3. Humanizing Amazon.
Maybe I should not have made public how funny I thought Hugh's cartoon was. I do not perceive of Amazon as the new Borg of the Northwest. Over the past months, I have met many gracious, enthusiastic, dedicated people from Amazon. However, most of your customers do not have the benefits of my personal experience. Amazon would do well to use blogs to let its customers--and authors--see real people doing real jobs with passion and knowledge. This puts people on your side. I makes them your word-of-mouth engines. It makes them your champions.
4. Increased Sales
In our book, we discussed a Japanese online bookseller called BK1, who old us they had increased book sales by 20 % by encouraging employees to blog about books they did or did not like. They found a direct correlation between favorable blogs and immediate sales. I believe this is absolutely applicable to Amazon. It also lets you compete with the one compelling reason to shop at small, independent bookstores, where the selection is smaller and the prices are higher than at Amazon. What they have that you don't have are "book buddies" employee and owners who read books, who share their enthusiasm for books, who ask customers how they liked their books. In short they have passion and authority for books that Amazon does not yet display. A blog would cure that.
5. Staying Modern
Amazon is an unquestioned winner of the first great wave of online business. It got to this position by showing superior online technology and merchandising was more valuable than old world branding. Now that you are on top, there is a danger of becoming complacent. Now tomorrow morning, but may the next day or the day after that, people will become suspicious of companies that don't make employees accessible through blogs. You have forwarded the argument that blogging may be okay for some little unknown company, but because you are Amazon, you don't need this stuff. That is the attitude of incumbents whenever innovation disrupts their agenda. They dismiss the new stuff. You may be the most powerful incumbent in the world, but if you ignore innovation--particularly innovation that puts you closer to your customers, you will eventually be disrupted. If I were an entrepreneur today, looking for a market opportunity for a new startup, I would be exploring points of vulnerability in large incumbents. I would be looking for kings of the mountain who are s certain of themselves that they will ignore me for a prolonged period, until I can get my foot in the door. That's what Amazon did a decade ago. That's what Yahoo did a decade ago--opening the opportunity for a young agile company to use innovative technology to take over the Search category.
6. Wisdom of Crowds
If you blog, your customers and audience will make you wiser. We spoke to very diverse business people in writing Naked Conversations They had all sorts of ways their businesses operated, all sorts of cultures, models, etc. What they shared in common, almost unanimously was that they said they were surprised by how much they had learned by listening to comments. Not one of them took a contrary view.
7. The ROI Question
Werner, I suspect you already know that this is a Sphinxlike riddle. When something is new, and as dynamic as blogging, it is impossible to forecast the ROI. There will come a day for companies that blog when they look backward at historic data and can make honest assessments of increased revenue or other benefits. I think Microsoft and Sun for example, have been blogging long enough to say that perceptions of them have improved because of bogging. They could not have told you that when their toes were at the base of the mountain and they were just beginning their journeys.

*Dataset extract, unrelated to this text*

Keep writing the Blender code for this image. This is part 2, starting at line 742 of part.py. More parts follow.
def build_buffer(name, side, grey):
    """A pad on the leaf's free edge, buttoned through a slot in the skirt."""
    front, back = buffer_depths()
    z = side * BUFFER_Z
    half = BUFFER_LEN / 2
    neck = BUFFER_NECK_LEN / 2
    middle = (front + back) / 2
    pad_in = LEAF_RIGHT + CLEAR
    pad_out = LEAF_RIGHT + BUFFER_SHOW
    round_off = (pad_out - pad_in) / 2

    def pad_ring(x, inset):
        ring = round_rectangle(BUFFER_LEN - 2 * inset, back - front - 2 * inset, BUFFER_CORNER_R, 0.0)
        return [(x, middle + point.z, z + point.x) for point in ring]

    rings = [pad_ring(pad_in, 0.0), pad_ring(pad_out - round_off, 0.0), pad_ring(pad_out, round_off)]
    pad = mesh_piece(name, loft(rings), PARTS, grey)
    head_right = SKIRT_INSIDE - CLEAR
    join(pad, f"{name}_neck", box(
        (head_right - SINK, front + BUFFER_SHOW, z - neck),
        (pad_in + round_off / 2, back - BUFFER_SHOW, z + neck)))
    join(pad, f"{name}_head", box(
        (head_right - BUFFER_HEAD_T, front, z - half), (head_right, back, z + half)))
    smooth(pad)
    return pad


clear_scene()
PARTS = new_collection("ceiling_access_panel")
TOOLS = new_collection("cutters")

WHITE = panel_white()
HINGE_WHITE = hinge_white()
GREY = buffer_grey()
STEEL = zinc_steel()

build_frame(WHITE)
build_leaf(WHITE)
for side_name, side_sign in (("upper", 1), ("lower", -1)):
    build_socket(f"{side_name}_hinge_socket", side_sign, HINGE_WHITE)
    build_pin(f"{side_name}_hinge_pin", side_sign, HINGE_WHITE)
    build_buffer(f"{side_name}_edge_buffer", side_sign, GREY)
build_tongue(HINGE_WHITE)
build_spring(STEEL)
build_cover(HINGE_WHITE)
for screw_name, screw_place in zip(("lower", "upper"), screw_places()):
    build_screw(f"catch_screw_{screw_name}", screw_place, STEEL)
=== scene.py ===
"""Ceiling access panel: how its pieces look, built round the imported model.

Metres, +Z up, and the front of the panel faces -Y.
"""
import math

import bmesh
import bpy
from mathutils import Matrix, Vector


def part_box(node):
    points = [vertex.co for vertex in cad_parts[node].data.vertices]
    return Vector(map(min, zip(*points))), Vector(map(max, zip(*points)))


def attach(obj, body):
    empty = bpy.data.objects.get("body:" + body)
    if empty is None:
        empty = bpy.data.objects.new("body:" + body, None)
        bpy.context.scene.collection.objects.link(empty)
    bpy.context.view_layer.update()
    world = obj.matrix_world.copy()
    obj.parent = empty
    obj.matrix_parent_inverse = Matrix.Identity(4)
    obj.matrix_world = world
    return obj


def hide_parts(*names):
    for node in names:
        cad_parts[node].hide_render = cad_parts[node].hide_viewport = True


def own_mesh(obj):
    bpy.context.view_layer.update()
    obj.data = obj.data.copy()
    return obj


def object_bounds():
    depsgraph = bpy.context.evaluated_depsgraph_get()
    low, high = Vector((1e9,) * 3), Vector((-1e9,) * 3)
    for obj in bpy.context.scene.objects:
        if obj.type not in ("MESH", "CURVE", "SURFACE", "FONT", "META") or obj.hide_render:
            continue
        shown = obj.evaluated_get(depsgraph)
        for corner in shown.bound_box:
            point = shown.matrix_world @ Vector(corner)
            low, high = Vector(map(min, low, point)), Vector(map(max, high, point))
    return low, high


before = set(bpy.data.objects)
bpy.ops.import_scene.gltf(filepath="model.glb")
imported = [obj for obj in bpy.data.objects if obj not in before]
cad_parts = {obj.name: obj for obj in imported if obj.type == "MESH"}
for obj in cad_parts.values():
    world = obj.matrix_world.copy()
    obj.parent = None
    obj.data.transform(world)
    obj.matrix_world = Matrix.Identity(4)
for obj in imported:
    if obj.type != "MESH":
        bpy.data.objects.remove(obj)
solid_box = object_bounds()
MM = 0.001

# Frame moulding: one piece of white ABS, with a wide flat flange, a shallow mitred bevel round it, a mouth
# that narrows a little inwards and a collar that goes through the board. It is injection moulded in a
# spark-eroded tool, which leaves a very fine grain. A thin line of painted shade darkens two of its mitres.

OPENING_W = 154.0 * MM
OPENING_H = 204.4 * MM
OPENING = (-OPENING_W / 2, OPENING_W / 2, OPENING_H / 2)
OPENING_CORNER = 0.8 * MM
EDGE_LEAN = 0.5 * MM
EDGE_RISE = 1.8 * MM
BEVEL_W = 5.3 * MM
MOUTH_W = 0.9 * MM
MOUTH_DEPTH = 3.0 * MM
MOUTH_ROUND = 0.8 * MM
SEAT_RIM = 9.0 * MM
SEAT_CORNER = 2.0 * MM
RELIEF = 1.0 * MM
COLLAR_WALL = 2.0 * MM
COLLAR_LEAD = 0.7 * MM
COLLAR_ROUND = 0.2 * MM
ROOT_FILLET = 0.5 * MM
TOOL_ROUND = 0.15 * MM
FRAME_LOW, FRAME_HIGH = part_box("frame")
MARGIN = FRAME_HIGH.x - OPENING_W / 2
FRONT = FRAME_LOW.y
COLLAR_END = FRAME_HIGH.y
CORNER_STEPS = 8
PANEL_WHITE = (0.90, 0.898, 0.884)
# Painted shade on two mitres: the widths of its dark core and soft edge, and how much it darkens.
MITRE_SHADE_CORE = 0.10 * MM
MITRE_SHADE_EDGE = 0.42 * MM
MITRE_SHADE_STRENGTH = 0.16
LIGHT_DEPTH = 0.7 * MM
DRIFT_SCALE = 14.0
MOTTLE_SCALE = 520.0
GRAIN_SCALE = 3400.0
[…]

I would add to this a second observation. Sometimes, the quest for ROI in all corners of the corporation has caused the problem with customer relations that most reasonable people agree exists. We wanted better ROI from customer support, so we lowered the quality for the support. Marketing was historically to touchy feely for financial reviews, so we started adding ROI requirements to each project, forgetting that the essence of marketing is relationships that improve the ROI of the sales department. Companies still know this. They realize the ROI of a press release, an employee health club, a three-day trek to a conference where an executive speaks for 45 minutes, a donation to Katrina survivors and so on. Those are soft-ROI items, but most companies see their values.
Werner, in a way you have been a great service to Robert and me. You took us by surprise and you knocked us off balance in our presentation. We didn't like the way you asked your questions and you didn't like the way we answered. We didn't like being set up to look foolish in front of your employees and cameras and you didn't like us saying we were disappointed by what happened at Amazon.
All three of us have egos. The core issue is important to all three. And we sincerely think the issue is a significant one for Amazon moving forward. You blog and a few other Amazon employees do as well. You have at least two departments who are playing with blogs one way or another.